Toward Independence, October 1856-April 1861

foreword by Avery O. Craven

Library of Southern Civilization | Jules and Frances Landry Award

664 pages / 6.12 x 9.25 inches / no illustrations

Southern History

  Hardcover / 9780807109489 / May 1972

Edmund Ruffin was one of the most significant figures in the Old South. A gentleman planter, writer, and political commentator, he made his greatest contribution as an agricultural reformer, but it was as a militant defender of slavery and champion of the southern cause that he gained his greatest fame

.In his voluminous diary, Ruffin has left an invaluable primary account of the crucial years from 1856 to 1865. This volume, the first of a projected two-volume edition, covers the period from Ruffin’s retirement from his Virginia plantation to the aftermath of the bombardment of Fort Sumter in April of 1861.

Through the eyes of this outspoken secessionist, the reader views the chain of events which drove the nation steadily and inexorably toward disunion and civil war. An intelligent and astute commentator, Ruffin was personally acquainted with most of the prominent southern political leaders of the day, and his restless nature impelled him to be present at the most important events of the period.

Ruffin attended several secession conventions, and as a member of the Palmetto Guard he was accorded the honor of firing the first shot on Fort Sumter.

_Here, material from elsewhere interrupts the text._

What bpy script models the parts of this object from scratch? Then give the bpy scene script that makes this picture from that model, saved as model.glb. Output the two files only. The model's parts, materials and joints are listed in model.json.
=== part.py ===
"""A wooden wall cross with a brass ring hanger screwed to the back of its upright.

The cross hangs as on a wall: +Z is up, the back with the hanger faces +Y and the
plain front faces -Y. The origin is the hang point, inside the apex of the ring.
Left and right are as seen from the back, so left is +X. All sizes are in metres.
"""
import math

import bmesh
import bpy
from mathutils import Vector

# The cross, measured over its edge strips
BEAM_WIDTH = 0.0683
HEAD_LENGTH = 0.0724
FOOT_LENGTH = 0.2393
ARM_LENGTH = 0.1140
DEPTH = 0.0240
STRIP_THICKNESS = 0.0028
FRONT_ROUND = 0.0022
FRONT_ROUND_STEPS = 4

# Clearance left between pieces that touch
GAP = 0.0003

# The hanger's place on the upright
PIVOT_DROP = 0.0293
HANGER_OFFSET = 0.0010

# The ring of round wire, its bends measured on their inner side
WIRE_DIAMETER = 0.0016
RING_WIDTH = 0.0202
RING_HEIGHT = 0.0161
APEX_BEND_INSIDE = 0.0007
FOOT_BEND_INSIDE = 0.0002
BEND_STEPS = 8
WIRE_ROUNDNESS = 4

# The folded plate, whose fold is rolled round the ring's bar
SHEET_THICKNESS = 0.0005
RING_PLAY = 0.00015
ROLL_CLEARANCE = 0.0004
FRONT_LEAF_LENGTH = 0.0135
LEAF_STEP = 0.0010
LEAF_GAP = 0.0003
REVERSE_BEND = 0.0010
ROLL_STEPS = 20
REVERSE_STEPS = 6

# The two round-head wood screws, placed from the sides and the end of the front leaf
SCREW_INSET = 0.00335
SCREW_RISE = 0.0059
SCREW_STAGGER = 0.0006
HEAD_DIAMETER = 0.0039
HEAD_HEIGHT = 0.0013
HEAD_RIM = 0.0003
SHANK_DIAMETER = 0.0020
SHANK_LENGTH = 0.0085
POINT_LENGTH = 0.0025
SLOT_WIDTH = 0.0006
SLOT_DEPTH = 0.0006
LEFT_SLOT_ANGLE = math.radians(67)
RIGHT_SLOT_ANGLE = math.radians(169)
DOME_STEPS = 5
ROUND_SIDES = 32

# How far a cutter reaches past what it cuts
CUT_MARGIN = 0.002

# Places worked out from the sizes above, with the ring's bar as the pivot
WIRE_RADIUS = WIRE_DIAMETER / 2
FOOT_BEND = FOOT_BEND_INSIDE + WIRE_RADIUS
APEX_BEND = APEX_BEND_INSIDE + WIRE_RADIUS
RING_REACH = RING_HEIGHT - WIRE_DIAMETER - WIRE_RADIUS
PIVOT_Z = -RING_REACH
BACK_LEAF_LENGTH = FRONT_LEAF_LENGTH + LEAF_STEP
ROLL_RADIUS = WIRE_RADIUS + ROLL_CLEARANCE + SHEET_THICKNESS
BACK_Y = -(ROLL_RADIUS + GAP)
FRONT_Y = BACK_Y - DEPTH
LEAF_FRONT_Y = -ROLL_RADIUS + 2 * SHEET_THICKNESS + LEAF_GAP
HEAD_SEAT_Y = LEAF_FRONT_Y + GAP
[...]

The diary contains vivid eyewitness accounts of the hanging of John Brown on December 2, 1859, and the activities and changing moods in Charleston during the hectic months of March and April of 1861. Ruffins’ detailed description of the two-day bombardment of Sumter is unexcelled.

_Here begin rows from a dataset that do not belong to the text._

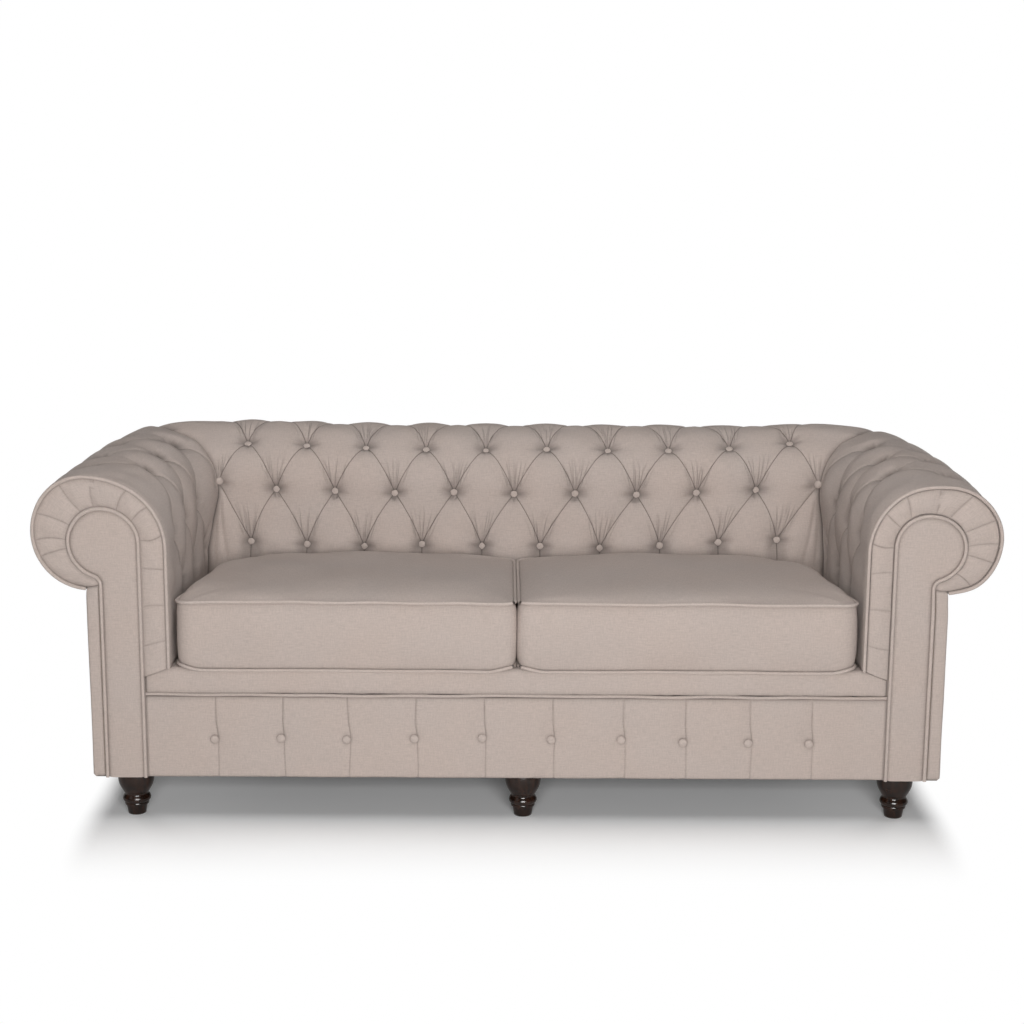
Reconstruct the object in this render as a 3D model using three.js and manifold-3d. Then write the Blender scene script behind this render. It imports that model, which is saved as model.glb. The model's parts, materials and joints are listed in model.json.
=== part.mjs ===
// Rolled-arm sofa with a deep-buttoned back and arms, a pleated and buttoned front rail,
// two loose box cushions and six turned feet.
// Millimetres: +X runs to the right as seen from the front, +Y to the back and +Z up.
// The origin lies on the floor under the middle of the sofa.

import * as THREE from 'three';
import { mergeVertices } from 'three/addons/utils/BufferGeometryUtils.js';
import Module from 'manifold-3d';

const wasm = await Module();
wasm.setup();

// Overall size and running gaps
const WIDTH = 2060;
const DEPTH = 900;
const HEIGHT = 760;
const FIT = 0.3;
const OVERRUN = 10;

// The roll that runs round the arms and the back, measured over the cover
const ROLL_R = 122;
const CROWN_R = 152;
const CROWN_SET_IN = 13;
const WALL_SET_OUT = 11;
const CORNER_R = 58;
const COVER_T = 30;
const BACK_LEAN = THREE.MathUtils.degToRad(9.7);

// Heights of the body
const FOOT_H = 99;
const BODY_Z = 99.3;
const RAIL_H = 150;
const DECK_Z = 345;
const CORE_DROP = 88;

// Front of the arms: flat scroll panel, gathered band and their piping
const PIPE_R = 4.5;
const PANEL_T = 9;
const PANEL_ROUND = 2;
const BAND_T = 6;
const SCROLL_R = 76.5;
const SCROLL_SET_IN = 27;
const SCROLL_DROP = 15;
const SCROLL_NECK_R = 22;
const LEG_W = 82.5;
const BAND_SEAM_DROP = 19;
const BAND_PLEAT = 2;
const BAND_LEG_PLEATS = 3;

// Buttoned covers
const BACK_PITCH = 147.5;
const ARM_PITCH = 160;
const ARM_FIRST_BUTTON = 95;
const ARM_LAST_BUTTON = 305;
const TUFT_ROW_SHARES = [0.16, 0.306, 0.44, 0.617];
const PLEAT_DEPTH = 9;
const BUTTON_SINK = 9;
const BUTTON_SPREAD = 26;
const BUTTON_R = 9.5;
const BUTTON_H = 6;
const BUTTON_SHARES = [[0, -0.5], [1, 0], [0.62, 0.8], [0, 1]];
const BUTTON_SIDES = 5;
const PLEAT_SHARPNESS = 1.25;
const BACK_CELLS = 9;
const BACK_CELL_STEPS = 4;
const ARM_CALM_SHARE = 3.25;
const ARM_STEPS = 13;
const ARM_END_STEPS = 4;

// Front rail cover
const APRON_SET = 10;
const APRON_T = 9;
const APRON_TOP = 285;
const APRON_PITCH = 144;
const APRON_BUTTONS = 10;
const APRON_BUTTON_Z = 190;
const APRON_PLEAT = 3;
const APRON_PLEAT_HALF = 7;

// Loose cushions
const CUSHION_GAP = 10;
const CUSHION_SIDE_GAP = 8;
const CUSHION_FRONT_SET = 5;
const CUSHION_REAR_GAP = 7;
const CUSHION_BOXING = 142;
const CUSHION_CROWN = 24;
const CUSHION_CORNER_R = 38;
const CUSHION_OUTER_R = 130;
const CUSHION_NARROWING = 26;
const CUSHION_FALL = 24;
const CUSHION_DRAW_IN = 5;
const CUSHION_BELLY = 3;
const CUSHION_NOTCH = 7.2;
const LID_SQUARENESS = 2.6;
const LID_FULLNESS = 0.62;
const LID_RING_SHARES = [0.95, 0.82, 0.6, 0.3];

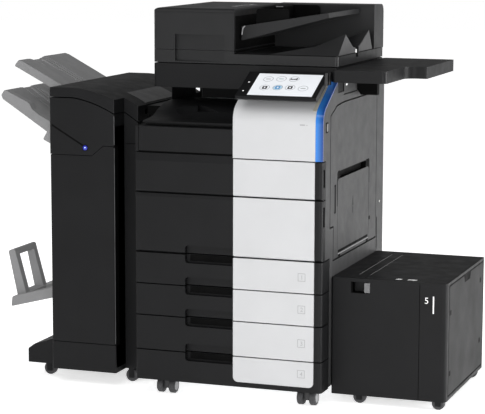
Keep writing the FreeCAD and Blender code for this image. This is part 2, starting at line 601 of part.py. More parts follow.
def side_table():
    low = TABLE_TOP - TABLE_THICKNESS
    plan = [(622, 72, 6), (790, 72, 14), (790, 300, 34), (858, 300, 8), (858, 655, 8), (622, 655, 6)]
    pockets = [box(672, 784, 78, 290, low - 1, TABLE_TOP - 5),
               box(672, 852, 312, 649, low - 1, TABLE_TOP - 5)]
    add("side_table", prism("xy", plan, low, TABLE_TOP), cut=pockets)
    bracket = [(BODY_WIDTH, 957), (627, 940), (681, 940), (681, low), (BODY_WIDTH, low)]
    add("table_bracket", prism("xz", bracket, 361, 386))


# ---- large paper cabinet -------------------------------------------------------------------------------
def fixed_caster(x, y, radius, mount_height, half_width):
    """Two cheeks and an axle that carry one wheel turning about Y."""
    cheeks = [box(x - 9, x + 9, side, side + 3, radius - 8, mount_height)
              for side in (y - half_width - 4.5, y + half_width + 1.5)]
    return cheeks + [cylinder("y", (x, radius), AXLE_RADIUS, y - half_width - 2, y + half_width + 2)]


def disc_wheel(x, y, radius, half_width):
    rim = [(y - half_width, 0), (y - half_width, radius - 3), (y - half_width + 3, radius),
           (y + half_width - 3, radius), (y + half_width, radius - 3), (y + half_width, 0)]
    face = Part.Face(outline("yz", 0, rim))
    wheel = face.revolve(Vector(0, 0, 0), Vector(0, 1, 0), 360)
    wheel.translate(Vector(x, 0, radius))
    return wheel.cut(cylinder("y", (x, radius), AXLE_RADIUS + RUNNING_CLEARANCE, y - 30, y + 30))


def paper_cabinet():
    wall = LCT_WALL
    plan = [(LCT_LEFT, LCT_FRONT, 4), (LCT_RIGHT, LCT_FRONT, 16), (LCT_RIGHT, LCT_BACK, 6),
            (LCT_LEFT, LCT_BACK, 4)]
    shell = prism("xy", plan, LCT_BOTTOM, LCT_TOP)
    well = box(LCT_LEFT + wall, LCT_RIGHT - wall, LCT_FRONT + wall, LCT_BACK - wall,
               LCT_BOTTOM + 5, LCT_TOP - wall)
    lid_hole = box(LCT_LID_LEFT - 1, LCT_RIGHT - wall, LCT_FRONT + wall, LCT_BACK - wall,
                   LCT_TOP - wall - 1, LCT_TOP + 1)
    left, right, low, high = LCT_RECESS
    recess_walls = box(left - 4, right + 4, LCT_FRONT + 1, LCT_FRONT + 34, low - 4, high + 4)
    recess = box(left, right, LCT_FRONT - 1, LCT_FRONT + 30, low, high)
    seam = box(895.5, 896.5, LCT_FRONT - 1, LCT_FRONT + 1.5, LCT_BOTTOM - 1, LCT_TOP + 1)
    shell = shell.cut([well, lid_hole])
    half_width = 10.0
    brackets = []
    wheel_rooms = []
    for x in LCT_WHEEL_X:
        for y in LCT_WHEEL_Y:
            wheel_rooms.append(box(x - 24, x + 24, y - half_width - 1.5, y + half_width + 1.5,
                                   LCT_BOTTOM - 1, LCT_BOTTOM + 6))
            brackets += fixed_caster(x, y, LCT_WHEEL_RADIUS, LCT_BOTTOM + 5, half_width)
    shell = shell.cut(wheel_rooms)
    plate_front, plate_back, plate_low, plate_high = LCT_PLATE
    plate_bed = box(LCT_RIGHT - 1, LCT_RIGHT + 1, plate_front, plate_back, plate_low, plate_high)
    add("lct_cabinet", shell, recess_walls, *brackets, cut=[recess, seam, plate_bed])

    lid_plan = rectangle(LCT_LID_LEFT, LCT_RIGHT - wall - 1, LCT_FRONT + wall + 1, LCT_BACK - wall - 1, 2)
    lid = prism("xy", lid_plan, LCT_TOP - 6, LCT_TOP)
    crease = box(717, 719, 90, 620, LCT_TOP - 1, LCT_TOP + 1)
    add("lct_lid", lid, cut=[crease])
    lever_left, lever_right = LCT_LEVER
    lever = [(lever_left, low + 2, 4), (lever_right, low + 2), (lever_right, high - 2),
             (lever_left, high - 2, 4)]
    add("lct_release_lever", prism("xz", lever, LCT_FRONT + 2, LCT_FRONT + 28))
    for side, x in zip(("left", "right"), LCT_WHEEL_X):
        wheels = [disc_wheel(x, y, LCT_WHEEL_RADIUS, half_width) for y in LCT_WHEEL_Y]
        add_group(f"lct_{side}_wheels", wheels)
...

The Diary of Edmund Ruffin is of supreme importance as a chronicle of political attitudes, moods, and motives in the South during the most critical period in its history. The journal also contains a wealth of information on travel conditions in the Old South, the reading habits and social customs of the planter aristocracy, and various aspects of the plantation-slave system. 

Avery O. Craven was one of our most distinguished historians of the South and taught for many years at the University of Chicago. He was the author of many books, including The Growth of Southern Nationalism, 1848-1861 (Volume VI of A History of the South), and Edmund Ruffin, Southerner.

William Kauffman Scarborough, professor emeritus of history at the University of Southern Mississippi, is the author of The Overseer and Masters of the Big House and editor of the three-volume Diary of Edmund Ruffin.